Entries with model source code
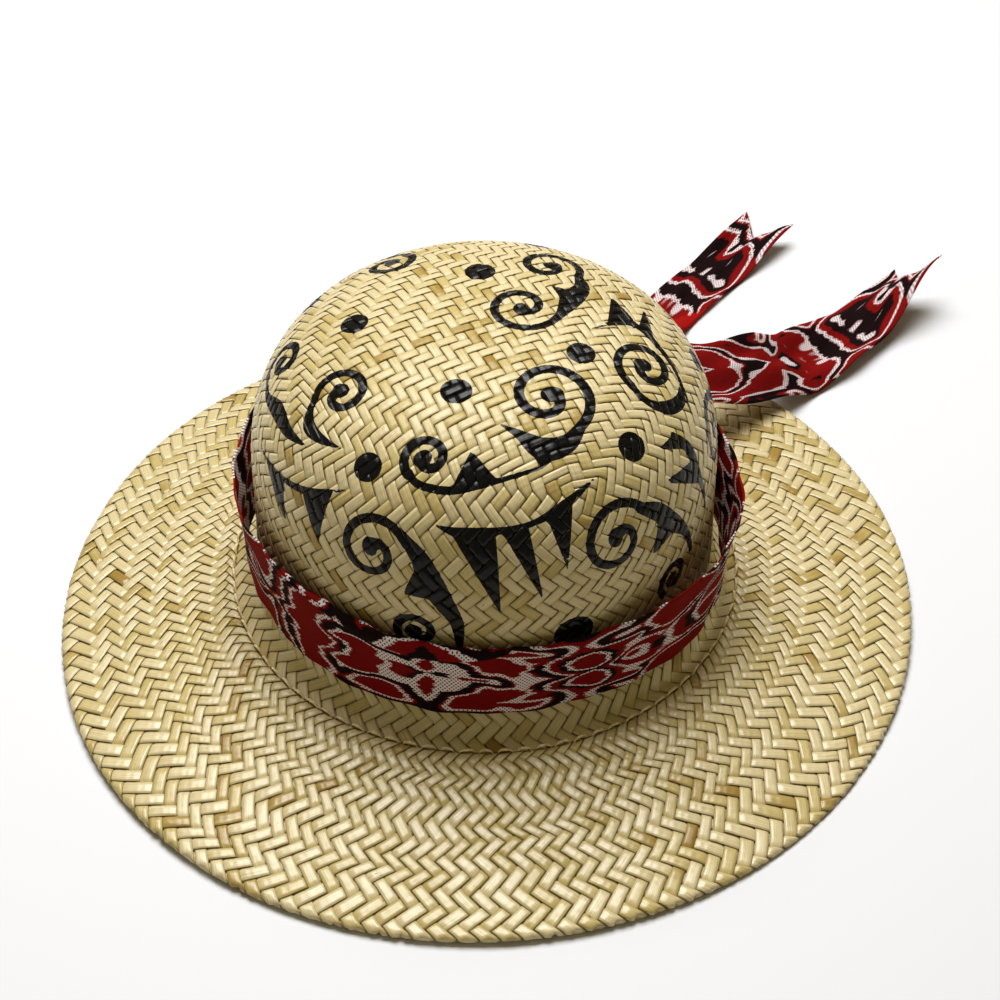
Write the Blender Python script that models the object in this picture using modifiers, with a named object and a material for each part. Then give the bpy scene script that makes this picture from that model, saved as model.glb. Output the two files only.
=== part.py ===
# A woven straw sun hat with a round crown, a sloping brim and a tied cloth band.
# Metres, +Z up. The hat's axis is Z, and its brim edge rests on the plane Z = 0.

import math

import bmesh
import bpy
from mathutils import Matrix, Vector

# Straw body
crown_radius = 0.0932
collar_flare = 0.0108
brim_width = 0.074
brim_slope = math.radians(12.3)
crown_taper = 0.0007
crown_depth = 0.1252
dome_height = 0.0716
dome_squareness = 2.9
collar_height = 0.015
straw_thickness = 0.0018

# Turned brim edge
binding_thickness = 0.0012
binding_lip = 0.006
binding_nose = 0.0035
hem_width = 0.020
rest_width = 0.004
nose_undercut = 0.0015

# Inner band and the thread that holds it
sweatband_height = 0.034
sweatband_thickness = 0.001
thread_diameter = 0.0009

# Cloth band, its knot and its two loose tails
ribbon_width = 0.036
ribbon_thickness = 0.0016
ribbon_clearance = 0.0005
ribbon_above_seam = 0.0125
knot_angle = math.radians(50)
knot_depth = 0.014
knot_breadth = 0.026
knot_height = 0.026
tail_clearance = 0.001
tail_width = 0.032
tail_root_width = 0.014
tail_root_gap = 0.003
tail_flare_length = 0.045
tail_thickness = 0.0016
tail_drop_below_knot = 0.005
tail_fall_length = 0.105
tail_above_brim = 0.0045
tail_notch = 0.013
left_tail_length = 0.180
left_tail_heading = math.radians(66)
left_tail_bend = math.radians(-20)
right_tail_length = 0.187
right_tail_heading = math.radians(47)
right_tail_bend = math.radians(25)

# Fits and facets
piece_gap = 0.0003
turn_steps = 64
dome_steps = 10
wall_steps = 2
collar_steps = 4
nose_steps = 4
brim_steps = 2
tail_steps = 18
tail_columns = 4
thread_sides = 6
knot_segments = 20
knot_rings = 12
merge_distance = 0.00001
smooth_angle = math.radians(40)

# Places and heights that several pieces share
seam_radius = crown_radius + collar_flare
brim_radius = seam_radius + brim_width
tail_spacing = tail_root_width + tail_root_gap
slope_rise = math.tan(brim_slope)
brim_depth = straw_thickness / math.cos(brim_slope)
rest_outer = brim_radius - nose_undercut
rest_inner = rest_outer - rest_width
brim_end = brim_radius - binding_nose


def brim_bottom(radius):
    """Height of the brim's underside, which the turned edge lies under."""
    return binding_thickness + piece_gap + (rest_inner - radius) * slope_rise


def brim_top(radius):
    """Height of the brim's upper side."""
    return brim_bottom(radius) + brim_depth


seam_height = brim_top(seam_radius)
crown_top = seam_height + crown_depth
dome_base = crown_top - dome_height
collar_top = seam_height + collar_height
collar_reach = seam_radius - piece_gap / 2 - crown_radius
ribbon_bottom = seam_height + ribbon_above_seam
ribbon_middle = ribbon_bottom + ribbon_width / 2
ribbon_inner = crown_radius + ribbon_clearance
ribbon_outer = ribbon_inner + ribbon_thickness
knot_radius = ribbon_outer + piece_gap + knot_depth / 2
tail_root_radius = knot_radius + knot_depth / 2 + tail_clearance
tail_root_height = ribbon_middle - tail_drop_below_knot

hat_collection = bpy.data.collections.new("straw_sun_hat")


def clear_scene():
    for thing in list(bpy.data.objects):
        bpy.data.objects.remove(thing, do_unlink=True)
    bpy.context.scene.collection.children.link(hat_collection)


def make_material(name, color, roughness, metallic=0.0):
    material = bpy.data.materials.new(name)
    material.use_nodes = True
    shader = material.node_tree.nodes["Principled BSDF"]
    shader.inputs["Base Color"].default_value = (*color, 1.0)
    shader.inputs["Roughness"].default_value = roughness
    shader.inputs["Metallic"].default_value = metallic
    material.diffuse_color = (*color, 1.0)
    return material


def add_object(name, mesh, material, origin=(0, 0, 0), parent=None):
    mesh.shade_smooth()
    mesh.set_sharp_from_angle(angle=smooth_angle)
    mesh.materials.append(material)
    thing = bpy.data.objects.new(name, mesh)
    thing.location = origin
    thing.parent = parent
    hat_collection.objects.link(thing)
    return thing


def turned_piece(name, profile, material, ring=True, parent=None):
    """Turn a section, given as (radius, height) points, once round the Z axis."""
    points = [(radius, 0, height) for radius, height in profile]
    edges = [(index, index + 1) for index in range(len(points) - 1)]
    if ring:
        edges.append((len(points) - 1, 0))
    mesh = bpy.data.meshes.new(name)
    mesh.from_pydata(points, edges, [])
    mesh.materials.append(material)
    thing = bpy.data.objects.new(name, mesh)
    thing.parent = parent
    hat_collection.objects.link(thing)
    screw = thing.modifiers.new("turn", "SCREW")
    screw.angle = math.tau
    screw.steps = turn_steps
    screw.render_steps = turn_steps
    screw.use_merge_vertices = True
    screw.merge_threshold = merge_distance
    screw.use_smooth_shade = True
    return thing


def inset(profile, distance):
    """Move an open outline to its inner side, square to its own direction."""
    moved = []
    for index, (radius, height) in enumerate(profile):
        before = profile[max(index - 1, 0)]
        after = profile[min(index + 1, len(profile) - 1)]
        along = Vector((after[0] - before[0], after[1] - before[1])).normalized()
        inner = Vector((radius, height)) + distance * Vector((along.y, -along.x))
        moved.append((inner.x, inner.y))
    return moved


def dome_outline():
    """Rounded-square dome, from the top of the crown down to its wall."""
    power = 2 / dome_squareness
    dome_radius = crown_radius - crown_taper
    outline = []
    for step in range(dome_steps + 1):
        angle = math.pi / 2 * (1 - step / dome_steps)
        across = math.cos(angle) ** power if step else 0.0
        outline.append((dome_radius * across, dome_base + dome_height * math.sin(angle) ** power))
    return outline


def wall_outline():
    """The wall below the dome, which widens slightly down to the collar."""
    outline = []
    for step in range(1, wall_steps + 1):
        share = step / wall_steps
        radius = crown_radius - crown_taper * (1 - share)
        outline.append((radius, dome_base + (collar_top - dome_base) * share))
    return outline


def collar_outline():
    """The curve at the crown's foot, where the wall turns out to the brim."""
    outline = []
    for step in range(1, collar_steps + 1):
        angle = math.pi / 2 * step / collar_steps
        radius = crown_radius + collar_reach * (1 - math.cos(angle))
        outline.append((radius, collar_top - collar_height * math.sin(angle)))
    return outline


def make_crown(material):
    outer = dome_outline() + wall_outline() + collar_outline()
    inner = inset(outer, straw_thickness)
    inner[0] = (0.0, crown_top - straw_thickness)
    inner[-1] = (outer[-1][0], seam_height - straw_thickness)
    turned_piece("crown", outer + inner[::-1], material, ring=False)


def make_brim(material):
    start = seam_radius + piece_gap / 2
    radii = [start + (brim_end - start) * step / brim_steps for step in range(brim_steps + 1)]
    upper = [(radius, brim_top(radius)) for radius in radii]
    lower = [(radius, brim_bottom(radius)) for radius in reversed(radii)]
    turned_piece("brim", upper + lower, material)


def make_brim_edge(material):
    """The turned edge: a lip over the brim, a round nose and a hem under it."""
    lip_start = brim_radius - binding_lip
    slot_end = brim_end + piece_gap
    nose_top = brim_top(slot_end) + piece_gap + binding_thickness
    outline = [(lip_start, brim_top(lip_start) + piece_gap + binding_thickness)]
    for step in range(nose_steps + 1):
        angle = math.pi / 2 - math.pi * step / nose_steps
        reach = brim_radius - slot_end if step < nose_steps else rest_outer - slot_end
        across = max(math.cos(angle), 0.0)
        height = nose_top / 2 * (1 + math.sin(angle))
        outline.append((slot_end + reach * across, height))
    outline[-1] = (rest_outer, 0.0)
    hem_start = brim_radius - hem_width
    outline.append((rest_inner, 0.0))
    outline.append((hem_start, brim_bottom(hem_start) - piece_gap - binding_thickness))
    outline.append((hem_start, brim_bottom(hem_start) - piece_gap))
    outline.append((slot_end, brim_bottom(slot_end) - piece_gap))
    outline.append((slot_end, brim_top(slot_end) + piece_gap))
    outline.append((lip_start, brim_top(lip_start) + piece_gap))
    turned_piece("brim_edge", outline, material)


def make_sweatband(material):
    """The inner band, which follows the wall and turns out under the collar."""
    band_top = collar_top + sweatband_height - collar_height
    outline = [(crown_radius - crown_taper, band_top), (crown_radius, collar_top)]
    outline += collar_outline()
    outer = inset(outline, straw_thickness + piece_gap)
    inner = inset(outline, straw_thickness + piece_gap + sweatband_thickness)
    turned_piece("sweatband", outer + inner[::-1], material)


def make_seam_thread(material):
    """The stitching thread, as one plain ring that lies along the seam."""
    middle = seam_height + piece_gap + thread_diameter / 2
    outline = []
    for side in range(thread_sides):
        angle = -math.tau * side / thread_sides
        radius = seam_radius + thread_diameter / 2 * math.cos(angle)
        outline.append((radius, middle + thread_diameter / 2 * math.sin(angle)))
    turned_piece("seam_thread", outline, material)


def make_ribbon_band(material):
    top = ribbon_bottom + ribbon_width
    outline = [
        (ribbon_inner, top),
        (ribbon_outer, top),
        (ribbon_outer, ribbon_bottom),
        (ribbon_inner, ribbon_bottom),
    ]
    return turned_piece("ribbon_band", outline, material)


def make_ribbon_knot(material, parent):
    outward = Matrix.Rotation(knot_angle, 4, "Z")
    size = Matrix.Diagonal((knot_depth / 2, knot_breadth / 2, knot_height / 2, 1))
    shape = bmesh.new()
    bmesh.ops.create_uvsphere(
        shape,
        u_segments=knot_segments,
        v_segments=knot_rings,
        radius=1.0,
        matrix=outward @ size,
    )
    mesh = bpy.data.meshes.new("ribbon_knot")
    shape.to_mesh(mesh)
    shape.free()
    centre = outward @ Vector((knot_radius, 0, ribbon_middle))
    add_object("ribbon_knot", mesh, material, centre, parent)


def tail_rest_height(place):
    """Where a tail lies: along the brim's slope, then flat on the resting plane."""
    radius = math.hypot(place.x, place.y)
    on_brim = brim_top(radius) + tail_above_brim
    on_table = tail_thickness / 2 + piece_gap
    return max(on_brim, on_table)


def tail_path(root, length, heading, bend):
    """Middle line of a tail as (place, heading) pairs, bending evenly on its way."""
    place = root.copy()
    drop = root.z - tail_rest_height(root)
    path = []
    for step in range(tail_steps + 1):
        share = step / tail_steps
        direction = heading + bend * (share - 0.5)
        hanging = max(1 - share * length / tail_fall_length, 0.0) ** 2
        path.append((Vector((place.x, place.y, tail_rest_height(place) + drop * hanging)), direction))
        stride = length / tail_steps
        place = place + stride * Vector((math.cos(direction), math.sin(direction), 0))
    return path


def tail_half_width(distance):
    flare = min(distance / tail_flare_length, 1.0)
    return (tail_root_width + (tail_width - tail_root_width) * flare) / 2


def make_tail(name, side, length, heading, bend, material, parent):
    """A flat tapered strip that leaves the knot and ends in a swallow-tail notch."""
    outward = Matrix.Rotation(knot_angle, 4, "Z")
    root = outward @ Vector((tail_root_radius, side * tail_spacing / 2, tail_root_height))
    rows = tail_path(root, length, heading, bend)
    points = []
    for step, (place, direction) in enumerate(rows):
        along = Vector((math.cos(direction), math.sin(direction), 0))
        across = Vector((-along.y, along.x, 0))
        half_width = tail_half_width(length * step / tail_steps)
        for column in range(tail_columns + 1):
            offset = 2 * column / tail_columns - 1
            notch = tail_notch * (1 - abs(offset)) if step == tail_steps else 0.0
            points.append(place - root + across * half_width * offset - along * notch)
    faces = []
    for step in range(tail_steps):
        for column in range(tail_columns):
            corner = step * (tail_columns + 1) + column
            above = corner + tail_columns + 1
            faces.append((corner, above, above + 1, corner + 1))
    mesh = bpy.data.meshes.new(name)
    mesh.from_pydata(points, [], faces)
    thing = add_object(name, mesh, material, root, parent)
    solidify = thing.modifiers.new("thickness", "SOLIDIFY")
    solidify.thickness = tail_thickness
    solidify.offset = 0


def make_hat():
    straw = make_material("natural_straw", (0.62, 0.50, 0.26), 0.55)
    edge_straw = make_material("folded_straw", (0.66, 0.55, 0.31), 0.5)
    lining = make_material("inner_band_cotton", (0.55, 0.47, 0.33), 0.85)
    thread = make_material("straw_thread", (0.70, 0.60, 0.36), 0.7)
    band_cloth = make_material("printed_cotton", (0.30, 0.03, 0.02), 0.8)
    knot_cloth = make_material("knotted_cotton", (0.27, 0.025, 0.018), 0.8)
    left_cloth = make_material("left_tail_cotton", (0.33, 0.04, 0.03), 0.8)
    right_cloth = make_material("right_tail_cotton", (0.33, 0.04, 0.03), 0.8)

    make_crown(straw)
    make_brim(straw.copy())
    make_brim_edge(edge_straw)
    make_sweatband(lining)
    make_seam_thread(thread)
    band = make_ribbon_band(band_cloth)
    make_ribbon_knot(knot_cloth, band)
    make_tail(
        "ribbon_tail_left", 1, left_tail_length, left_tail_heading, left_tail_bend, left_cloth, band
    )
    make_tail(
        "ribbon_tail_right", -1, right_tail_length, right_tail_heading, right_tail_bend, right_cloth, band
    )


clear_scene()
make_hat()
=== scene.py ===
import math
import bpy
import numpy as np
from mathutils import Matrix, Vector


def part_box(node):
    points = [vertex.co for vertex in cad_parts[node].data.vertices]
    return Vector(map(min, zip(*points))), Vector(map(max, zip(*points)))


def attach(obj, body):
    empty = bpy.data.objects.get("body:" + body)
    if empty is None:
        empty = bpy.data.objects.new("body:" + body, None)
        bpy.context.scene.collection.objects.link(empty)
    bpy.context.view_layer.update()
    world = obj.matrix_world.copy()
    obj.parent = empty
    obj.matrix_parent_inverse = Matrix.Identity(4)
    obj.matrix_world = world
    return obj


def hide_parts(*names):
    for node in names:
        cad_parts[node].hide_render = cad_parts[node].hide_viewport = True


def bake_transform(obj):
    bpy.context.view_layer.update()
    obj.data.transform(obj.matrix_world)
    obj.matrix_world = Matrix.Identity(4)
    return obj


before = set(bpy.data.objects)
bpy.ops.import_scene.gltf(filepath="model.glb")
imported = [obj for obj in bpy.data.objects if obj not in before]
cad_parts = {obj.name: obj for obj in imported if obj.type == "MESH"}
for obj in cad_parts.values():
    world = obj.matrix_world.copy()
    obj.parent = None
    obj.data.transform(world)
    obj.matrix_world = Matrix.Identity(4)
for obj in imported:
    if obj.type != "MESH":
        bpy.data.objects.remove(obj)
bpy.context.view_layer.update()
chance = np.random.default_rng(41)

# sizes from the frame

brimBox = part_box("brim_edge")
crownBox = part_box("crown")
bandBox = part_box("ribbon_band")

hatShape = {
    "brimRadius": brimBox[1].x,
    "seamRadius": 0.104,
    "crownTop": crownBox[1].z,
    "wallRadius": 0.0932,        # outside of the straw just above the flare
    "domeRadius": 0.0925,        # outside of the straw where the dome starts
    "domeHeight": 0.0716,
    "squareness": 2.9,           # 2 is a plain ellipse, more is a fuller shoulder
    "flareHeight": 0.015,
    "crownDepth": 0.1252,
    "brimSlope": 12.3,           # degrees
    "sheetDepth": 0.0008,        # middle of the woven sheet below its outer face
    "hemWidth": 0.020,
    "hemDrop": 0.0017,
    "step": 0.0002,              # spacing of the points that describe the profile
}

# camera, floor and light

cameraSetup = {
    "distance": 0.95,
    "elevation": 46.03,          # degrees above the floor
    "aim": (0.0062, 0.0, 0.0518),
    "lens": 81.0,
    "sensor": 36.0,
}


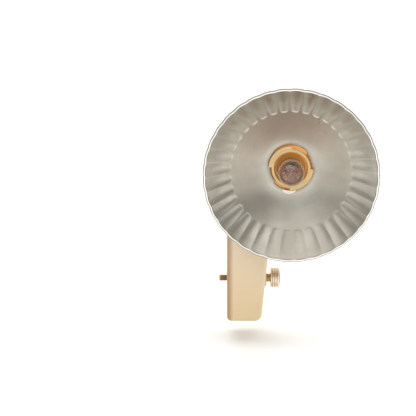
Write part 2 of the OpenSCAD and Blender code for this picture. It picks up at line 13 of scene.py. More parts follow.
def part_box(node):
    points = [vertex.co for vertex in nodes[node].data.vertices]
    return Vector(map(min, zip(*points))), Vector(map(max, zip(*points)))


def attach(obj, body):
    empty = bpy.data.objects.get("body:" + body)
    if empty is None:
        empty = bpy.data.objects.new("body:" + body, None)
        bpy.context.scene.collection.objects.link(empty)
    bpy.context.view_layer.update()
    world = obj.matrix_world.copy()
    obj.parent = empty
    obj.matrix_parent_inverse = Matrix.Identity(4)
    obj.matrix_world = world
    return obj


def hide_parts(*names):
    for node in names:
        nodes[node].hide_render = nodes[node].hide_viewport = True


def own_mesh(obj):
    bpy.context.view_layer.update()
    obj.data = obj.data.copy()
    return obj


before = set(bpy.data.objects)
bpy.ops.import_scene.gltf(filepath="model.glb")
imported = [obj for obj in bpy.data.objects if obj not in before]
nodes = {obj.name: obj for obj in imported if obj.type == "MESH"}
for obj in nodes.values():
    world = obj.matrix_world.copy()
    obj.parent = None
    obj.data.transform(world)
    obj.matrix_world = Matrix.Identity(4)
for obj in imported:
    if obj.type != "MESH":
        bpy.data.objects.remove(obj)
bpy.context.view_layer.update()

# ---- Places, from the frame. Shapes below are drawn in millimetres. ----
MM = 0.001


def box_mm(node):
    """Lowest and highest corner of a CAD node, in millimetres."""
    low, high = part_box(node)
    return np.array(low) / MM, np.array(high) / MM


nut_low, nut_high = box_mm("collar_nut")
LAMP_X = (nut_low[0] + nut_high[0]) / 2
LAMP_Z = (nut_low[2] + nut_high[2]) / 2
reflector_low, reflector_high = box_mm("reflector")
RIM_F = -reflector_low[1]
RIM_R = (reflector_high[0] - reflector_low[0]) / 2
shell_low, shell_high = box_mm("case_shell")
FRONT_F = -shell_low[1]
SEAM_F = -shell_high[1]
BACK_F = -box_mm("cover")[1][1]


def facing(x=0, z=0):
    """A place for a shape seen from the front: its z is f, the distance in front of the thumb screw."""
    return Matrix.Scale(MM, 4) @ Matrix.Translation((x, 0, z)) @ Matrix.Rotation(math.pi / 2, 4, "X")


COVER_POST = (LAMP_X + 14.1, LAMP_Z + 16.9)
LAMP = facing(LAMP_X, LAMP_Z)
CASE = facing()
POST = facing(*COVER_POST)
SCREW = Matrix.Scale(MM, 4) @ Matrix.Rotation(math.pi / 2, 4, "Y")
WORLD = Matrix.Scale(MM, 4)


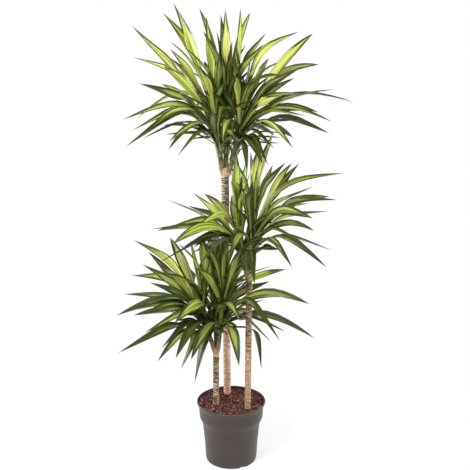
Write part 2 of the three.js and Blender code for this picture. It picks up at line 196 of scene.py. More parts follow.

- Task statement:
From the records above, give again exactly the lines running from the line with "0.60, 0.36), 0.7)" to the line with "cad_parts[node].hide_render = cad_parts[node].hide_viewport", inclusive.

- Output for this exercise:
    thread = make_material("straw_thread", (0.70, 0.60, 0.36), 0.7)
    band_cloth = make_material("printed_cotton", (0.30, 0.03, 0.02), 0.8)
    knot_cloth = make_material("knotted_cotton", (0.27, 0.025, 0.018), 0.8)
    left_cloth = make_material("left_tail_cotton", (0.33, 0.04, 0.03), 0.8)
    right_cloth = make_material("right_tail_cotton", (0.33, 0.04, 0.03), 0.8)

    make_crown(straw)
    make_brim(straw.copy())
    make_brim_edge(edge_straw)
    make_sweatband(lining)
    make_seam_thread(thread)
    band = make_ribbon_band(band_cloth)
    make_ribbon_knot(knot_cloth, band)
    make_tail(
        "ribbon_tail_left", 1, left_tail_length, left_tail_heading, left_tail_bend, left_cloth, band
    )
    make_tail(
        "ribbon_tail_right", -1, right_tail_length, right_tail_heading, right_tail_bend, right_cloth, band
    )


clear_scene()
make_hat()
=== scene.py ===
import math
import bpy
import numpy as np
from mathutils import Matrix, Vector


def part_box(node):
    points = [vertex.co for vertex in cad_parts[node].data.vertices]
    return Vector(map(min, zip(*points))), Vector(map(max, zip(*points)))


def attach(obj, body):
    empty = bpy.data.objects.get("body:" + body)
    if empty is None:
        empty = bpy.data.objects.new("body:" + body, None)
        bpy.context.scene.collection.objects.link(empty)
    bpy.context.view_layer.update()
    world = obj.matrix_world.copy()
    obj.parent = empty
    obj.matrix_parent_inverse = Matrix.Identity(4)
    obj.matrix_world = world
    return obj


def hide_parts(*names):
    for node in names:
        cad_parts[node].hide_render = cad_parts[node].hide_viewport = True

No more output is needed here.